There are always two sides of this question. The first side has been adequately covered by the teaching of the Church. A brief outline might look like this:

a.) "The Sacraments were instituted by Christ" - All of the sacraments are radically contingent upon history, upon things that were actually said and done. Christianity is a historical religion, and the Church's worship consistently draws its form and meaning, not only from the years of the earthly Jesus' life, but from the unique and priviledged Apostolic experience. The Bible is an important source of sacramental form in this respect--many Protestant traditions continue to view it as their primary reason for restricting priesthood/Church leadership to men.

b.) Sacramental nature of Ordination heightens the significance of symbol and sign within its form. It is nearly impossible to overemphasize the importance that the celebrant of the Eucharistic sacrifice bear the image of Christ and thus be male. This only makes sense in a sacramental context.

My addendum- Typical response: "If the priest needs to look like Jesus, why mustn't he also be a Jewish carpenter aged 32 (?) years with a beard and brown hair?" The obvious implication is that gender is essential to the identity of the person, more than race, age, career, or appearance. I don't think this is far-fetched; in fact, I think this belongs to priviledged, epistemologically default belief.

c.)(On gender roles) NOT Catholic doctine: "Both genders are equal but one gender is more equal than the other." ALSO NOT Catholic doctrine: "Both genders are equal." The second maxim is empty and means nothing. It literally has no content; it begs to be filled with all varieties of interpretations, from the meaningless to the obsessive pathological.

CATHOLIC doctrine: "Men and women have equal dignity" - a fundamentally religious claim because all dignity is a result of being a child of God. Men and women share equally in the love of God and have no advantage over each other with respect to his Kingdom. Being that everything else in our faith is contingent upon this Kingdom, including all human worth, this implies an equality that is far more radical and shocking than anything secularism has to offer.
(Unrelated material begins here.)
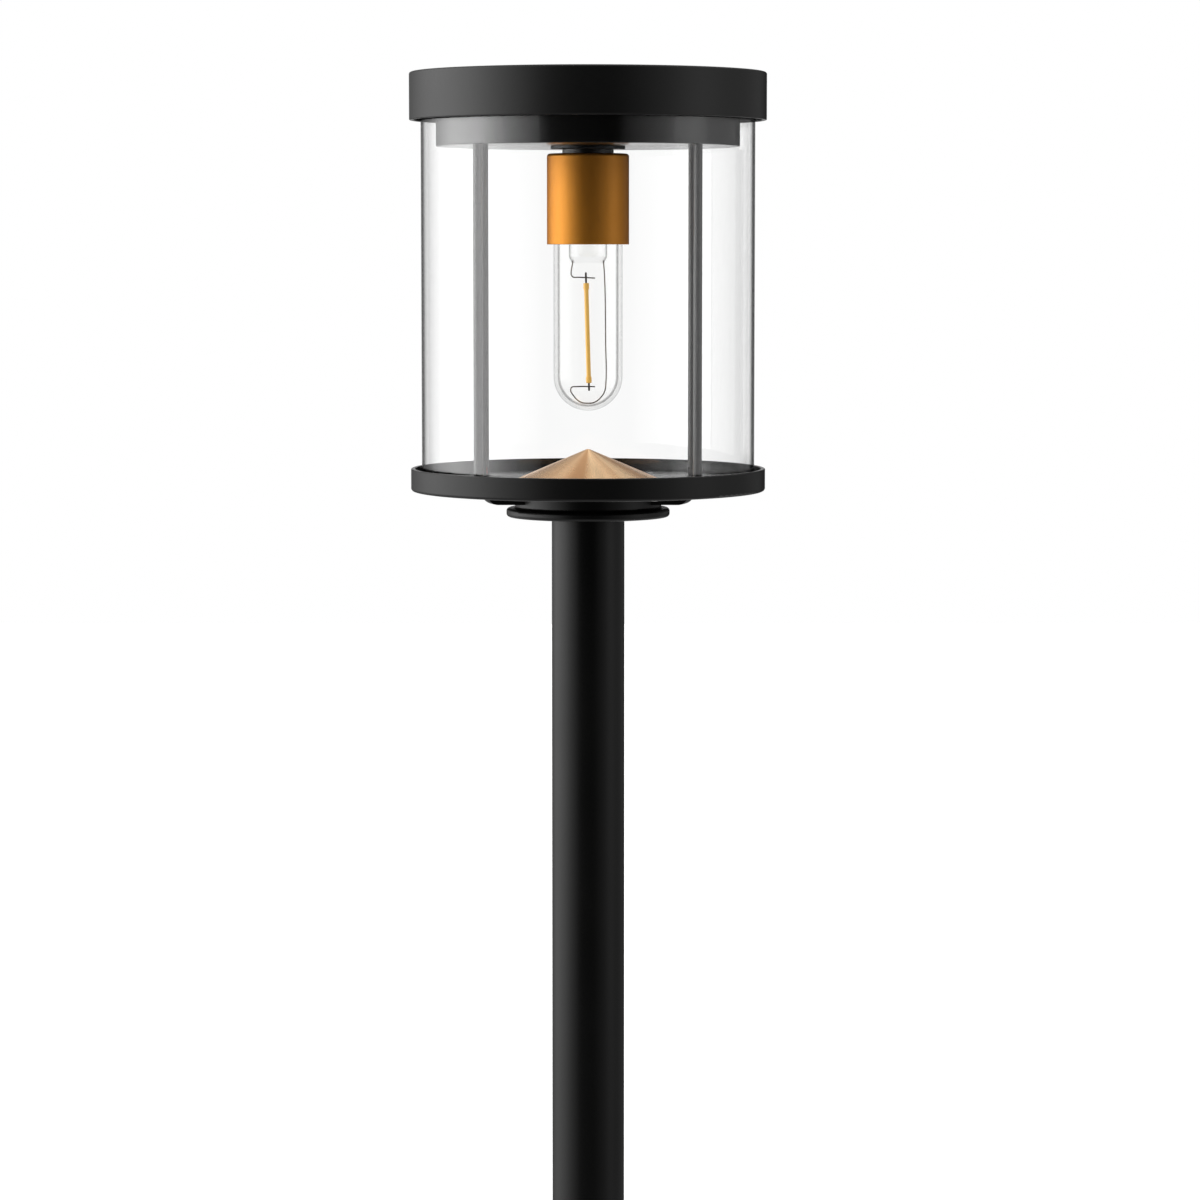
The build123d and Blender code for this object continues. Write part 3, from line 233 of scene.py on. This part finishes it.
def turned_finish():
    """Lathe marks round the Z axis, under a slow tarnish."""
    group, given, result = new_finish("turned_finish")
    socket(group, "Color", "NodeSocketColor", "INPUT", (0.6, 0.6, 0.6, 1.0))
    socket(group, "Tarnish Color", "NodeSocketColor", "INPUT", (0.3, 0.25, 0.2, 1.0))
    socket(group, "Tarnish", "NodeSocketFloat", "INPUT", 0.3)
    socket(group, "Roughness", "NodeSocketFloat", "INPUT", 0.3)
    socket(group, "Ring Scale", "NodeSocketFloat", "INPUT", 2500.0)
    socket(group, "Color", "NodeSocketColor", "OUTPUT")
    socket(group, "Roughness", "NodeSocketFloat", "OUTPUT")
    socket(group, "Height", "NodeSocketFloat", "OUTPUT")
    point = place(group)
    apart = group.nodes.new("ShaderNodeSeparateXYZ")
    group.links.new(point, apart.inputs[0])
    across = math_node(group, "MULTIPLY", apart.outputs["X"], apart.outputs["X"])
    deep = math_node(group, "MULTIPLY", apart.outputs["Y"], apart.outputs["Y"])
    radius = math_node(group, "SQRT", math_node(group, "ADD", across, deep))
    along = math_node(group, "ADD", radius, apart.outputs["Z"])
    rings = group.nodes.new("ShaderNodeTexNoise")
    rings.noise_dimensions = "1D"
    rings.inputs["Detail"].default_value = 3.0
    group.links.new(along, rings.inputs["W"])
    group.links.new(given.outputs["Ring Scale"], rings.inputs["Scale"])
    patches = noise_node(group, point, 55.0, 5.0, 0.6)
    film = spread(group, patches, 0.35, 0.75, 0.0, given.outputs["Tarnish"])
    tarnished = tint(group, film, given.outputs["Color"], given.outputs["Tarnish Color"])
    group.links.new(tarnished, result.inputs["Color"])
    ridged = spread(group, rings.outputs["Fac"], 0.3, 0.7, -0.04, 0.05)
    rough = math_node(group, "ADD", given.outputs["Roughness"], ridged)
    rough = math_node(group, "ADD", rough, math_node(group, "MULTIPLY", film, 0.2), clamp=True)
    group.links.new(rough, result.inputs["Roughness"])
    group.links.new(rings.outputs["Fac"], result.inputs["Height"])
    return group


turned = turned_finish()

METAL_RELIEF = 0.0001


def turned_material(name, color, tarnish_color, tarnish, roughness, rings, bump):
    """A Principled metal that takes its colour, roughness and bump from the turned finish."""
    material = bpy.data.materials.new(name)
    material.use_nodes = True
    tree = material.node_tree
    shader = tree.nodes["Principled BSDF"]
    shader.inputs["Metallic"].default_value = 1.0
    finish = tree.nodes.new("ShaderNodeGroup")
    finish.node_tree = turned
    finish.inputs["Color"].default_value = (*color, 1.0)
    finish.inputs["Tarnish Color"].default_value = (*tarnish_color, 1.0)
    finish.inputs["Tarnish"].default_value = tarnish
    finish.inputs["Roughness"].default_value = roughness
    finish.inputs["Ring Scale"].default_value = rings
    tree.links.new(finish.outputs["Color"], shader.inputs["Base Color"])
    tree.links.new(finish.outputs["Roughness"], shader.inputs["Roughness"])
    relief = tree.nodes.new("ShaderNodeBump")
    relief.inputs["Strength"].default_value = bump
    relief.inputs["Distance"].default_value = METAL_RELIEF
    tree.links.new(finish.outputs["Height"], relief.inputs["Height"])
    tree.links.new(relief.outputs["Normal"], shader.inputs["Normal"])
    return material


stainless = turned_material("stainless", (0.55, 0.54, 0.52), (0.3, 0.28, 0.25), 0.4, 0.28, 3000.0, 0.1)
dress(
    stainless,
    "spike_set_screws",
    "fitter_set_screws",
    "fitter_screws",
    "deck_bushes",
    "deck_screws",
    "cone_screws",
    "cap_standoffs",
    "cap_screws",
    "splice_screws",
    "nipple_locknut",
)

# ---- Rubber parts ------------------------------------------------------------
# Cable grommet in the back of the pole, and the flat rings under and over the glass.
# Black EPDM, moulded matt, with a light bloom.

rubber = grained_material("epdm_rubber", (0.018, 0.018, 0.018), 0.62, 500.0, 0.3, dust=0.2)
dress(rubber, "cable_grommet", "bottom_gasket", "top_gasket")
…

'Nature' by definition (for a Catholic) comes from God and is thus good; ergo, the natural differences between men and women are good. Women are endowed with an intellectual soul every bit as powerful (and terrifying at its heights) as men, and thus it is counter to nature to prevent them from using this intellect in a way that glorifies God. Similarly, all that women are given with respect to motherhood is good, and it is counter-natural to slander or devalue motherhood--among the holiest of God's creations, for it shares creation with his children.

Ergo, it is sinful to suggest that "motherhood" or "domestic womanhood" signifies anything other than a position of highest holiness, honor, courage, and yes, social influence and visibility, and, yes, power.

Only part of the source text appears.